No próximo dia 31 celebraremos o Dia Mundial da Poupança. Deveria ser uma efeméride com os olhos postos no futuro, mas a data corre o risco de ser encarada pelas gerações mais jovens como coisa do passado. O nível historicamente baixo de taxas de juro e os elevados níveis de impostos diretos sobre o rendimento das famílias, a par dos impostos indiretos sobre o consumo e sobre o património, reduzem a capacidade de acumulação em Portugal.

Fazendo um paralelismo, a poupança dos particulares é tão importante no desenvolvimento do bem-estar e da sustentabilidade financeira das famílias como a capacidade de as empresas se financiarem com capitais próprios e, por essa via, conseguirem a base de autossustentação dos investimentos que realizam no desenvolvimento da sua atividade. Simplificando, a prazo, não há capacidade de investimento sem capacidade de poupança.

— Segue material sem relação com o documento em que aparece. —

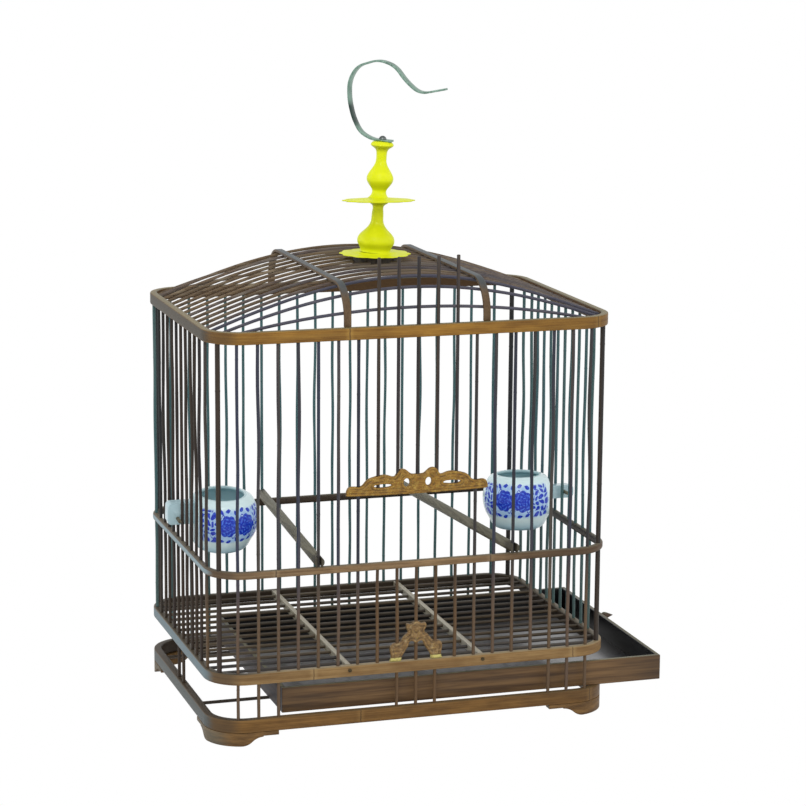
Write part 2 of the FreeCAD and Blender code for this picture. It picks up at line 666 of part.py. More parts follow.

Na gestão dos ciclos económicos, a poupança contribui crucialmente para a estabilidade financeira. No fundo, permite um salutar equilíbrio entre o dinheiro próprio anteriormente poupado e a alavancagem decorrente de um endividamento moderado. É como se fôssemos comprar um carro. É muito diferente comprarmos sem entrada inicial, recorrendo a endividamento a 100%, ou ter uma poupança para dar de entrada, reduzindo os encargos com as prestações ao longo do período do financiamento.

Isto, porque o impacto de futuras subidas de taxa de juro em empréstimos pode pôr em causa a capacidade de as famílias honrarem com os seus compromissos. Daí que seja muito salutar fazer-se uma análise sobre o impacto na prestação de uma subida de um ou dois pontos percentuais na taxa de juro a aplicar ao contrato.

A taxa de poupança sobre o rendimento disponível das famílias, que já atingiu este século valores próximos dos 11% em 2001 e 2002, está hoje em níveis historicamente baixos. Numa década, esse valor caiu de 10,4% para 4,6% em 2018. É menos de metade da taxa de poupança dos países da zona euro.

No Dia Mundial da Poupança, 31 de outubro, seria muito importante que a elaboração do Orçamento de Estado para 2020 ousasse anunciar novas medidas de incentivo à poupança. Deixo duas sugestões: o relançamento do incentivo fiscal à poupança de longo prazo, nomeadamente a alteração aos limites de dedução à coleta em sede de IRS das poupanças de complemento de reforma, e a revisão em baixa das taxas liberatórias sobre os juros de contas bancárias. Mas sem “truques”.

Ou seja, não penalizando a capacidade de poupança da classe média que, naturalmente, terá maior capacidade para poupar, pois o regime atual acaba por beneficiar mais na poupança quem não tem capacidade para a constituir, uma vez que sobre os limites de dedução dos benefícios fiscais prevalece o chamado limite da soma das deduções à coleta. Um verdadeiro entrave ao incentivo a poupar.

A poupança dos particulares é uma questão central para o desenvolvimento sustentável do país. Diria mesmo, um importante pilar da liberdade de escolha dos indivíduos. E, sempre que a política fiscal se fizer sentir, de forma desproporcionada, sobretudo junto da classe média, é esse equilíbrio, entre a solidariedade do Estado e a liberdade de cada um, que está em causa.